Tobacco Packaging War Waging in the Uk

Tobacco Packaging War Waging in the UK

The British government is considering plain packaging for cigarettes and tobacco industry giants are none too pleased.  Government officials state that there is evidence that plain packaging may actually help people quit smoking, while at the same time allowing health warnings and graphics to be enlarged on the package.  Of course, the move to plain packaging would, for all practical purposes, kill years and years of branding by the cigarette companies, and they are not quietly accepting the possibility of such a move.

The tobacco industry is arguing that not only would plain packaging increase illegal tobacco trade, but that the evidence that plain packaging changes smoking habits is simply not true.  Australia has already introduced plain packaging in the tobacco industry and the impact in Australia was to be reviewed by the British government prior to the implementation of the program in the UK.  However, research by different groups has led to different results, with one side arguing the plain packaging is working and the other side arguing that it is not.  

The effect of plain packaging in the UK would generally mean more expense for tobacco companies in creating plain packaging for one area of the world and regular packaging for other areas, as the companies are unlikely to give up their branding in any area unless forced to do so.  For packagers, this could also mean a simple change to the packaging process or the need to acquire additional machinery to handle the different packaging.    
While cigarette packaging is a little out of the arena of Liquid Packaging Solutions, there is an interesting side note to this story.  The response to plain packaging from the tobacco industry comes a week after news that children under 18 would be banned from buying electronic cigarettes.

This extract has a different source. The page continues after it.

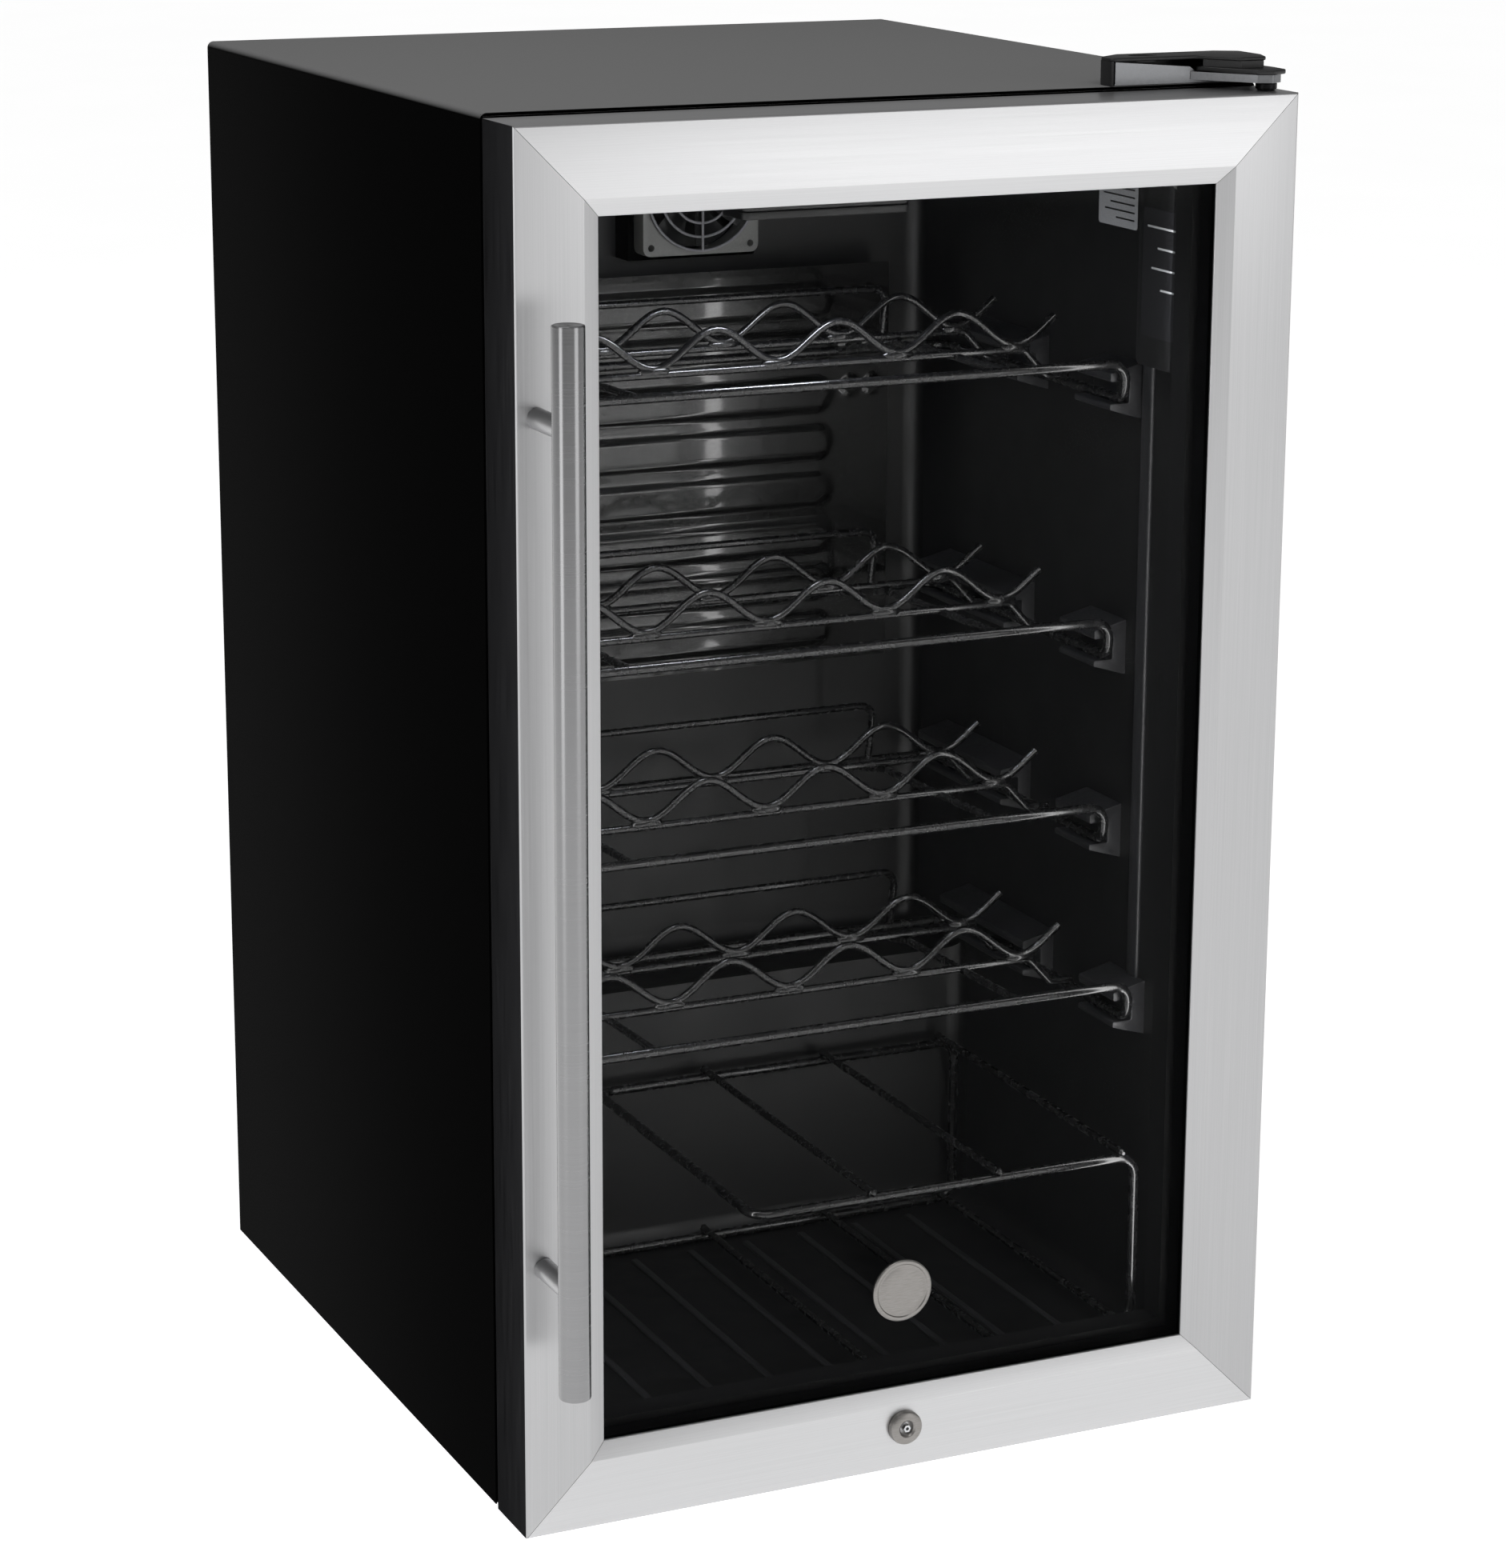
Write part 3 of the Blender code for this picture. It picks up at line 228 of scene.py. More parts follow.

As an emerging market in the United States, e-cigarettes are quickly and, for the industry, dangerously following in the footsteps of the tobacco industry.  The ban for children under 18 ties e-cigarettes to the tobacco industry, just as recent bans in some bigger cities have done the same.  The UK battle against tobacco is only one of many, arguably intending to do away with tobacco products in the long run.  Countries like Germany have begun programs for schoolchildren to visit hospitals to see the long-term effects of smoking first hand.  A focus on health and health care around the world has led to a more concerted effort to warn consumers and remove cigarettes from many public spaces.  To avoid these same battles and likely the same fate, e-cigarette manufacturers and packagers need to spotlight the differences between their products and tobacco products and take the focus off the fact that both are termed "cigarettes".